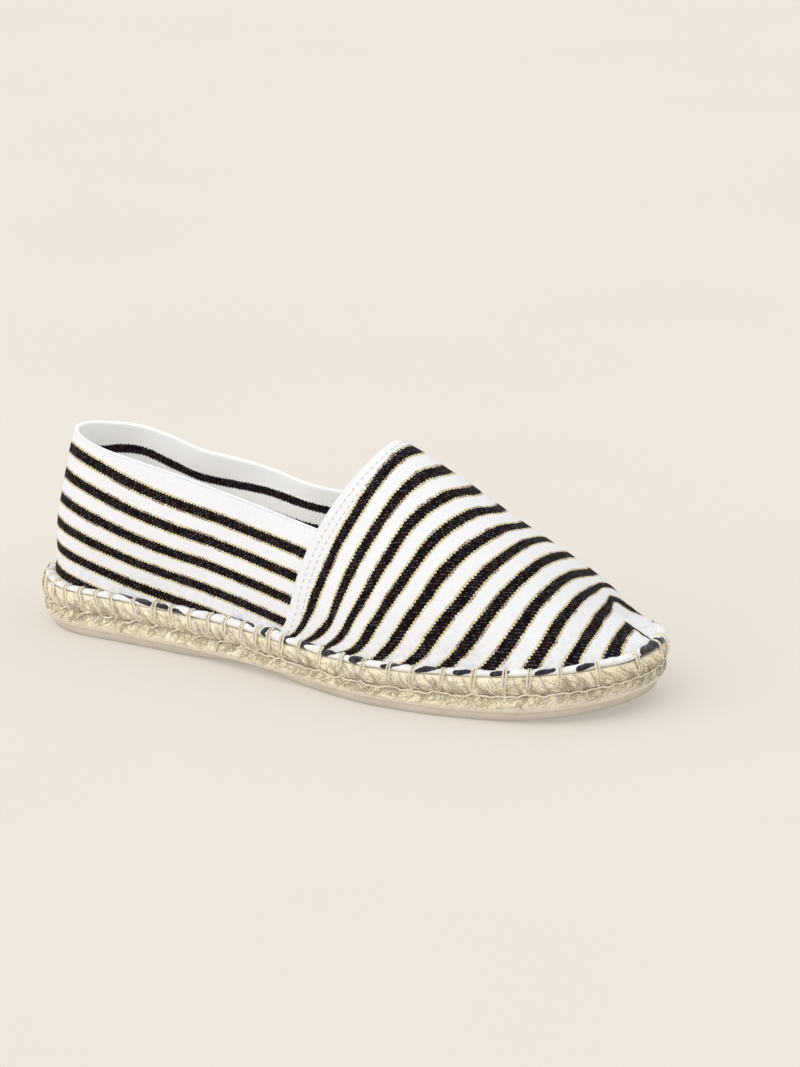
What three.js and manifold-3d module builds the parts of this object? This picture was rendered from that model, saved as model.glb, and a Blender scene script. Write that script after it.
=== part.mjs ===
// A flat espadrille for the right foot, as a three.js scene graph: a rubber outsole, a braided jute sole,
// an insole, a hollow canvas upper with its rolled hem, and the front panel that laps over the upper.
// Millimetres. The toe points along +X, the medial side is +Y, +Z is up, and the shoe stands on z = 0.
import * as THREE from 'three';
import { mergeVertices } from 'three/addons/utils/BufferGeometryUtils.js';
import Module from 'manifold-3d';

const wasm = await Module();
wasm.setup();

// Sizes of the sole
const soleLength = 254;
const ballWidth = 88;
const heelRadius = 31; // the round back of the outline
const toeRound = 52; // how far from the tip the toe starts to close
const toeFullness = 2.15; // 2 is an ellipse, more is squarer
const rubberThickness = 4;
const juteThickness = 13;
const insoleThickness = 2;
const insoleInset = 2; // from the inside of the upper's foot
const toeSpring = 5.5; // how far the tip of the sole stands off the floor
const archRise = 2.4; // how far the waist stands off the floor
const archFrom = 0.27; // shares of the length from the heel
const archTo = 0.55;
const springFrom = 0.76;
const jointGap = 0.3; // between pieces that are glued or sewn face to face

// Insets of the sole's sides from its outline
const rubberEdgeRound = 0.9;
const rubberTopInset = 2.6;
const rubberFootInset = 3.6;
const juteFootInset = 2.4;
const juteLowerInset = 0.9; // the lower row of strands
const juteGrooveInset = 1.8; // between the two rows
const juteTopInset = 1.2;
const ribDepth = 0.9; // the notches between strands
const ribPitch = 6;

// Sizes of the upper, heights being above the sole's top
const ledge = 6.5; // from the sole's outline to the inside of the upper's foot
const canvasThickness = 1.4;
const heelHeight = 61;
const sideHeight = 50; // the collar halfway along the opening
const cornerHeight = 41; // where the collar meets the front panel
const instepHeight = 70; // the middle of the throat
const frontPanelFoot = 124; // where the front panel's rear edge meets the sole, from the heel
const hemWidth = 5; // of the rolled hem
const hemHeight = 3.4;
const hemInset = 0.7; // from the sole's outline to the roll

// How finely the surfaces are cut
const stationCount = 34;
const hoopCount = 22;
const edgeCount = 36; // along each side of a sole or hem
const rollSides = 8;
const ribSteps = 3; // points for each notch of the jute

// The sole along its length from the heel: half widths as shares of the ball's width, and how far its top
// rises over or sinks under its height at the heel, as a share of its thickness.
const outlineRows = [
  { at: 0.0, lateral: 0.35, medial: 0.345, rise: 0.02 },
  { at: 0.12, lateral: 0.342, medial: 0.343, rise: 0.0 },
  { at: 0.25, lateral: 0.346, medial: 0.32, rise: -0.03 },
  { at: 0.38, lateral: 0.378, medial: 0.29, rise: -0.06 },
  { at: 0.5, lateral: 0.442, medial: 0.34, rise: -0.12 },
  { at: 0.62, lateral: 0.512, medial: 0.44, rise: -0.13 },
  { at: 0.72, lateral: 0.503, medial: 0.475, rise: -0.08 },
  { at: 0.82, lateral: 0.448, medial: 0.52, rise: 0.0 },
  { at: 0.92, lateral: 0.408, medial: 0.532, rise: 0.13 },
  { at: 1.0, lateral: 0.367, medial: 0.517, rise: 0.26 },
];

// The upper's hoops: height of the closed form over the sole as a share of the instep's height, how far
// the hoop's top leans forward as a share of its own height, and how far the crest is off the middle
// as a share of the ball's width.
const hoopRows = [
  { at: 0.0, height: 1.09, lean: 0.17, crest: 0.0 },
  { at: 0.12, height: 1.02, lean: 0.19, crest: 0.0 },
  { at: 0.25, height: 0.96, lean: 0.25, crest: 0.005 },
  { at: 0.38, height: 0.98, lean: 0.32, crest: 0.01 },
  { at: 0.488, height: 1.0, lean: 0.366, crest: 0.017 },
  { at: 0.585, height: 0.872, lean: 0.34, crest: 0.02 },
  { at: 0.683, height: 0.695, lean: 0.312, crest: 0.02 },
  { at: 0.78, height: 0.494, lean: 0.281, crest: 0.018 },
  { at: 0.877, height: 0.28, lean: 0.219, crest: 0.01 },
  { at: 0.974, height: 0.1, lean: 0.0, crest: 0.0 },
  { at: 1.0, height: 0.07, lean: 0.0, crest: 0.0 },
];
const noseLength = 31; // the toe's dome closes over this length

const soleTop = rubberThickness + jointGap + juteThickness;
const canvasFoot = jointGap; // the upper's foot, over the sole's top
const frontPanelGap = canvasThickness + jointGap;

// A column of a table at a share of the length, smoothly between its rows.
function column(rows, name, at) {
  const last = rows.length - 1;
  const place = Math.min(Math.max(at, rows[0].at), rows[last].at);
  let i = 0;
  while (i < last - 1 && rows[i + 1].at <= place) i++;
  const slope = (k) => {
    const before = rows[Math.max(k - 1, 0)];
    const after = rows[Math.min(k + 1, last)];
    return (after[name] - before[name]) / (after.at - before.at);
  };
  const span = rows[i + 1].at - rows[i].at;
  const t = (place - rows[i].at) / span;
  return (
    (2 * t ** 3 - 3 * t ** 2 + 1) * rows[i][name] +
    (t ** 3 - 2 * t ** 2 + t) * span * slope(i) +
    (3 * t ** 2 - 2 * t ** 3) * rows[i + 1][name] +
    (t ** 3 - t ** 2) * span * slope(i + 1)
  );
}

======

What is expected: Please print exactly what appears from the first line of the data through the line with "const ribPitch = 6;", including both of those lines and nothing past them.

Exercise solution:
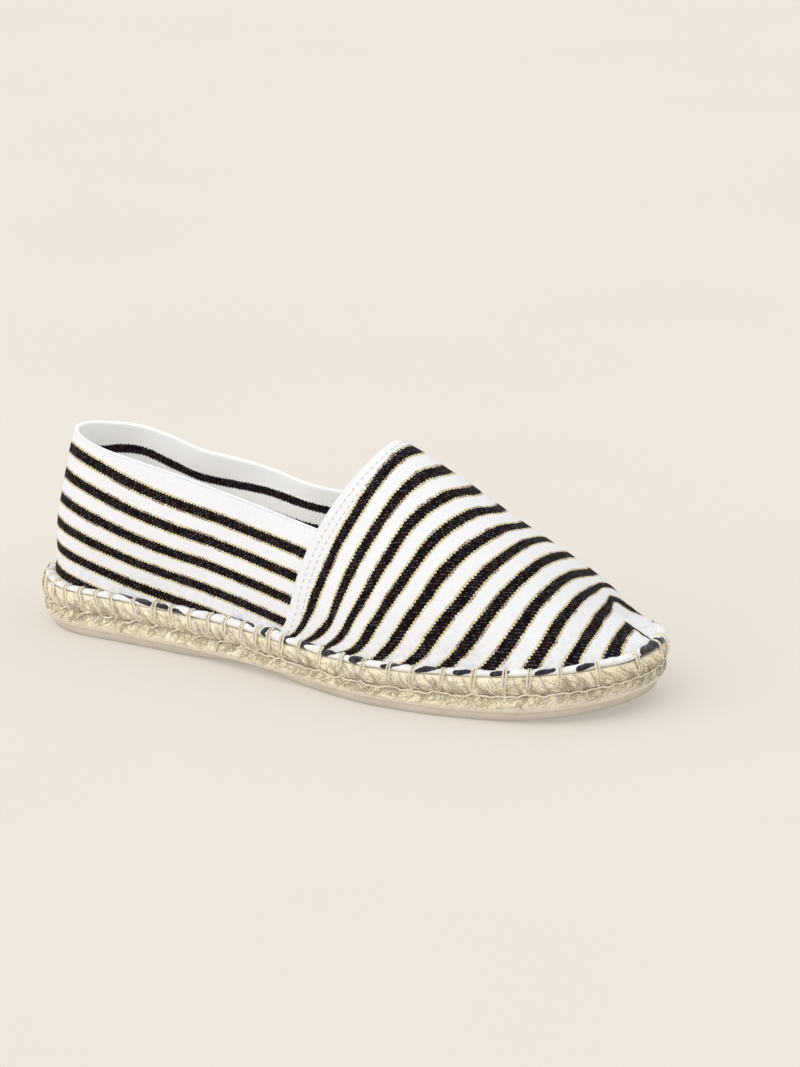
What three.js and manifold-3d module builds the parts of this object? This picture was rendered from that model, saved as model.glb, and a Blender scene script. Write that script after it.
=== part.mjs ===
// A flat espadrille for the right foot, as a three.js scene graph: a rubber outsole, a braided jute sole,
// an insole, a hollow canvas upper with its rolled hem, and the front panel that laps over the upper.
// Millimetres. The toe points along +X, the medial side is +Y, +Z is up, and the shoe stands on z = 0.
import * as THREE from 'three';
import { mergeVertices } from 'three/addons/utils/BufferGeometryUtils.js';
import Module from 'manifold-3d';

const wasm = await Module();
wasm.setup();

// Sizes of the sole
const soleLength = 254;
const ballWidth = 88;
const heelRadius = 31; // the round back of the outline
const toeRound = 52; // how far from the tip the toe starts to close
const toeFullness = 2.15; // 2 is an ellipse, more is squarer
const rubberThickness = 4;
const juteThickness = 13;
const insoleThickness = 2;
const insoleInset = 2; // from the inside of the upper's foot
const toeSpring = 5.5; // how far the tip of the sole stands off the floor
const archRise = 2.4; // how far the waist stands off the floor
const archFrom = 0.27; // shares of the length from the heel
const archTo = 0.55;
const springFrom = 0.76;
const jointGap = 0.3; // between pieces that are glued or sewn face to face

// Insets of the sole's sides from its outline
const rubberEdgeRound = 0.9;
const rubberTopInset = 2.6;
const rubberFootInset = 3.6;
const juteFootInset = 2.4;
const juteLowerInset = 0.9; // the lower row of strands
const juteGrooveInset = 1.8; // between the two rows
const juteTopInset = 1.2;
const ribDepth = 0.9; // the notches between strands
const ribPitch = 6;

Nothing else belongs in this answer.